Challenge 2: Leverage Impact Funding payments are calculated based on the *notional value* of the position, not the margin used. Example: $1000 position size, 10x leverage. Margin used is $100. If the funding rate is 0.05%, the payment is based on $1000, not $100. Funding Payment = $1000 * 0.0005 = $0.50.

Your backtesting script must correctly scale the funding cost calculation based on the full notional size of the trade, regardless of the leverage level employed in the entry logic.

Challenge 3: Strategy Type Bias Funding costs disproportionately affect certain strategies:

Strategies with long holding periods (Swing/Position Trading): Funding costs accumulate significantly. High-Frequency Strategies (Scalping): Funding costs are usually negligible because positions are closed before the next payment interval, though the *funding rate signal* can still be used for entry confirmation.

If you are backtesting a short-term breakout strategy, you might find that incorporating funding data has minimal impact on the final P&L but can still improve signal quality by filtering out trades taken during extreme funding environments.

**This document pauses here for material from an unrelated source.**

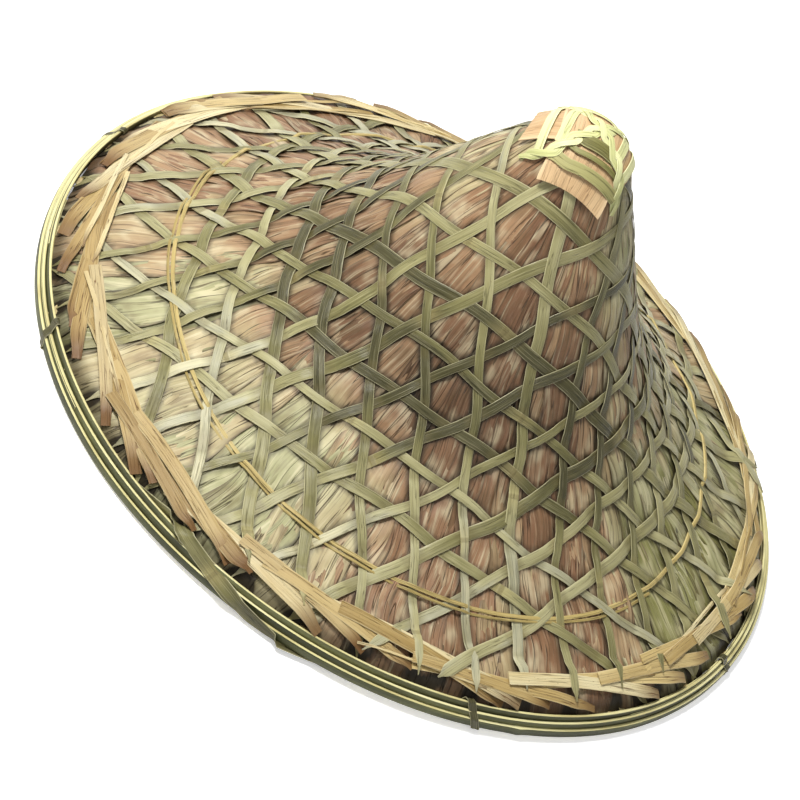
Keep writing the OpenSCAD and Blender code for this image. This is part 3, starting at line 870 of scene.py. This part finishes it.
def cap():
    """Two flat sheaths crossed over the point. Their ends stand away from the crown at the corners."""
    sheaths = (("side", SIDE, 1.3, 15.5, 1.4), ("front", FRONT, 1.9, 19.5, 3.2))
    for name, degrees, base, half, flared in sheaths:
        sheaf = Sheaf()
        way = np.linspace(-30, 39, 60)[:, None] + np.zeros((1, 25))
        share = np.linspace(-1, 1, 25)[None, :] + np.zeros((60, 1))
        beside = share * (half + flared * smooth(8, 38, way))
        way = way + 0.08 * beside * (way > 0)
        s, turn = on_cap(way, beside, degrees)
        flare = share ** 2 * smooth(16, 42, way)
        lift = base + 0.12 * np.sin(beside * TAU / 5.1) + 0.8 * smooth(25, 40, way) + flared * flare
        grid = hat.place(s, turn, lift)
        sheaf.sheet(grid, 0.5, along=way, across=beside, edge=np.abs(share), tone=0.4)
        covered = f"cap_sheath_{name}"
        sheaf.piece(f"{covered}_leaf", TAN, replaces=[covered], slot="cap_sheath", crease=60)
    sheaf = Sheaf()
    for way, width, tone in ((26.0, 6.6, 0.75), (18.0, 3.0, 0.2), (11.0, 8.0, 0.1)):
        across_cap(sheaf, FRONT, way, width, 2.2 + 0.05 * way, tone)
    sheaf.piece("cap_band_strip", OLIVE, replaces=["cap_band"], slot="cap_band")
    cap_lacing()


def across_cap(sheaf, degrees, way, width, lift, tone):
    """A strip straight across one side of the cap, bulging a little at its middle."""
    beside = np.linspace(-way * 0.68 - 3, way * 0.85 + 4, 50)
    way = way - 0.15 * way * smooth(-0.3 * way, beside[0], beside)
    s, turn = on_cap(way, beside, degrees)
    bulge = 0.6 * np.cos(beside / beside[-1] * math.pi / 2) - 0.5 * smooth(-0.3 * way, beside[0], beside)
    lay_strip(sheaf, s, turn, lift + bulge, width, 0.6, tone)


def cap_lacing():
    """Ribbons across the cap's other sides, and a folded pair along each of its diagonals."""
    sheaf = Sheaf()
    for degrees, base in ((SIDE, 1.9), (SIDE + 180, 1.8), (FRONT + 180, 2.1)):
        for number, way in enumerate((25.5, 15.5)):
            across_cap(sheaf, degrees, way, 5.7, base, 0.75 - 0.15 * number)
    for number, (degrees, bend, bend_from) in enumerate(((-121, -17, 26), (-36, 5, 2))):
        way = np.linspace(-46, 46, 230)
        for strand in range(2):
            swing = np.arcsin(0.97 * np.sin(way * math.pi / 11 + strand * math.pi)) / 1.35
            over = np.cos(way * math.pi / 11) * (1 if strand else -1)
            s, turn = on_cap(way, 2.1 * swing + 0.6, degrees)
            turn = turn + math.radians(bend) * smooth(bend_from, bend_from + 20, way)
            lift = 3.1 + 0.6 * over + 1.1 * number * np.exp(-(way / 8) ** 2)
            lift = lift - 0.9 * smooth(0, -12, way) + 1.3 * np.exp(-((way - 23) / 9) ** 2)
            lift = lift - 1.3 * smooth(36, 46, np.abs(way))
            width = 3.9 * (1 - 0.35 * smooth(34, 46, np.abs(way)))
            tint, dirt = -0.25 * smooth(24, 46, way), 0.15 * smooth(26, 46, way)
            lay_strip(sheaf, s, turn, lift, width, 0.5, 0.45 + 0.2 * strand, tint, dirt)
    sheaf.piece("cap_lacing_strips", LACE, replaces=["cap_lacing"], slot="lacing")


# ---------------------------------------------------------------- head ring and chin cord
def head_gear():
    """The CAD's ring and pegs with a bamboo material, and the lashings and cord as new pieces."""
    plain = plain_bamboo_paint()
    for name in ("head_ring", "cord_peg_left", "cord_peg_right"):
        materials = frame["nodes"][name].data.materials
        materials.clear()
        materials.append(plain)
    ring_lashings()
    chin_cord()


def plain_bamboo_paint():
    """Smooth bamboo for the CAD solids that stay: streaks around the axis, from the point's own place."""
    paint = Paint("ring_bamboo_plain")
    place = paint.node("ShaderNodeTexCoord").outputs["Object"]
    split = paint.node("ShaderNodeSeparateXYZ", Vector=place)
    turn = paint.math("ARCTAN2", split.outputs["Y"], split.outputs["X"])
    around = paint.math("MULTIPLY", turn, 3.0)
    height = paint.math("MULTIPLY", split.outputs["Z"], 900.0)
    fibre = paint.noise(paint.vector(around, 0.0, height), detail=4.0)
    colour = paint.ramp(fibre, [(0.25, "#9c7f4c"), (0.5, "#c8ad74"), (0.75, "#dbc792")])
    return paint.finish(colour, 0.45, fibre, 0.3)


def ring_lashings():
    """Each lashing is three turns of a narrow strip around the ring's lip."""
    sheaf = Sheaf()
    low, high = foot_of("ring_lashings"), top_of("ring_lashings")
    lip_r = top_of("head_ring").x
    for number in range(LASHING_COUNT):
        middle = TAU / LASHING_COUNT * (number + 0.5)
        for pass_number in range(3):
            q = np.linspace(0, TAU, 40)
            r = lip_r - 2.9 + 3.4 * np.cos(q)
            z = (low.z + high.z) / 2 + 3.6 * np.sin(q)
            turn = middle + (pass_number - 1) * 0.022 + 0.008 * np.sin(q)
            path = np.stack([r * np.cos(turn), r * np.sin(turn), z], -1)
            around = np.stack([-np.sin(turn), np.cos(turn), 0 * turn], -1)
            sheaf.ribbon(path, around, 1.9, 0.6, tone=0.2 + 0.2 * pass_number)
    sheaf.piece("ring_lashing_strips", LACE, replaces=["ring_lashings"], slot="lacing", uneven=False)


def chin_cord():
    """A braided cord: two eyes around the pegs, two legs and a bow."""
    sheaf = Sheaf()
    joint = frame["joints"][0]
    pivot = np.array(joint["pos_m"]) / MM
    low, high = foot_of("chin_cord"), top_of("chin_cord")
    radius, leg_start = 2.0, 4.4
    eye_radius, eye_bend = 1.7, 4.35
    x = high.x - radius
    tip = np.array([0, low.y + radius, low.z + radius])
    reach = np.linalg.norm(tip - pivot)
    down = (tip - pivot) / reach
    leg = reach - x
    side = np.array([1.0, 0, 0])
    out = np.linspace(leg_start, leg, 60)[:, None]
    bow = np.linspace(0, math.pi, 90)[:, None]
    right = pivot + side * x + down * out
    middle = pivot + down * (leg + x * np.sin(bow)) + side * x * np.cos(bow)
    left = (pivot - side * x + down * out)[::-1]
    sheaf.cord(np.concatenate([right, middle[1:-1], left]), radius, tone=0.3)
    lift = np.cross(side, down)
    for sign in (-1, 1):
        around = np.linspace(0, TAU, 40)[:, None]
        eye = pivot + side * x * sign + (down * np.cos(around) + lift * np.sin(around)) * eye_bend
        sheaf.cord(eye, eye_radius, tone=0.3)
    sheaf.piece("chin_cord_braid", CORD, body="chin_cord", replaces=["chin_cord"], slot="cord", crease=80,
                uneven=False)


# ---------------------------------------------------------------- stage
def studio():
    """A pale floor and soft light from above and the left."""
    size = 6.0
    mesh = bpy.data.meshes.new("floor")
    corners = [(-size, -size, 0), (size, -size, 0), (size, size, 0), (-size, size, 0)]
    mesh.from_pydata(corners, [], [(0, 1, 2, 3)])
    floor = bpy.data.objects.new("floor", mesh)
    bpy.context.scene.collection.objects.link(floor)
    paint = Paint("floor")
    paint.feed(paint.shader.inputs["Base Color"], (0.9, 0.9, 0.9, 1))
    paint.feed(paint.shader.inputs["Roughness"], 0.95)
    paint.feed(paint.shader.inputs["Emission Color"], (1, 1, 1, 1))
    seen = paint.node("ShaderNodeLightPath").outputs["Is Camera Ray"]
    paint.feed(paint.shader.inputs["Emission Strength"], paint.math("MULTIPLY", seen, 0.45))
    mesh.materials.append(paint.material)
    world = bpy.data.worlds.new("studio")
    bpy.context.scene.world = world
    world.use_nodes = True
    world.node_tree.nodes["Background"].inputs["Color"].default_value = (1, 1, 1, 1)
    world.node_tree.nodes["Background"].inputs["Strength"].default_value = 0.23
    soft_light("key", (-0.8, -0.4, 1.7), 0.45, 41)
    soft_light("sheen", (-1.0, 1.7, 1.2), 1.2, 21)
    soft_light("fill", (1.2, -1.2, 1.5), 1.4, 9)
    bpy.context.scene.view_settings.view_transform = "Standard"


def soft_light(name, place, size, power):
    light = bpy.data.lights.new(name, "AREA")
    light.size = size
    light.energy = power
    lamp = bpy.data.objects.new(name, light)
    lamp.location = place
    lamp.rotation_euler = (Vector((0, 0, 0.05)) - lamp.location).to_track_quat("-Z", "Y").to_euler()
    bpy.context.scene.collection.objects.link(lamp)


def camera():
    """Seen from the front and above, with the hat leaning to the right in the picture."""
    elevation, roll, distance = math.radians(40.05), math.radians(-35.9), 2.5
    target = Vector((0, 0, 0.015))
    back = Vector((0, -math.cos(elevation), math.sin(elevation)))
    flat_up = Vector((0, math.sin(elevation), math.cos(elevation)))
    right = Vector((1, 0, 0)) * math.cos(roll) - flat_up * math.sin(roll)
    up = Vector((1, 0, 0)) * math.sin(roll) + flat_up * math.cos(roll)
    data = bpy.data.cameras.new("camera")
    data.lens = 203.0
    data.shift_x, data.shift_y = -0.0251, -0.0126
    eye = bpy.data.objects.new("camera", data)
    turned = Matrix((right, up, back)).transposed().to_4x4()
    turned.translation = target + back * distance
    eye.matrix_world = turned
    bpy.context.scene.collection.objects.link(eye)
    bpy.context.scene.camera = eye


outer_weave()
inner_weave()
leaves()
brim_hoop()
brim_bands()
rim_hoops()
rim_wraps()
cap()
head_gear()
studio()
camera()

Conclusion: Moving Beyond Price Charts

Backtesting futures strategies without historical funding data provides an incomplete, often overly optimistic view of potential performance. Funding rates are the economic heartbeat of perpetual contracts, reflecting market structure, leverage saturation, and the cost of capital deployment.

By diligently acquiring, aligning, and integrating this data into your performance metrics, you move from being a chart reader to an economic analyst of the derivatives market. This depth of analysis is what separates professional traders from retail speculators. Mastering this step is crucial for developing strategies that are not just profitable on paper, but robust and sustainable when faced with real-world market dynamics.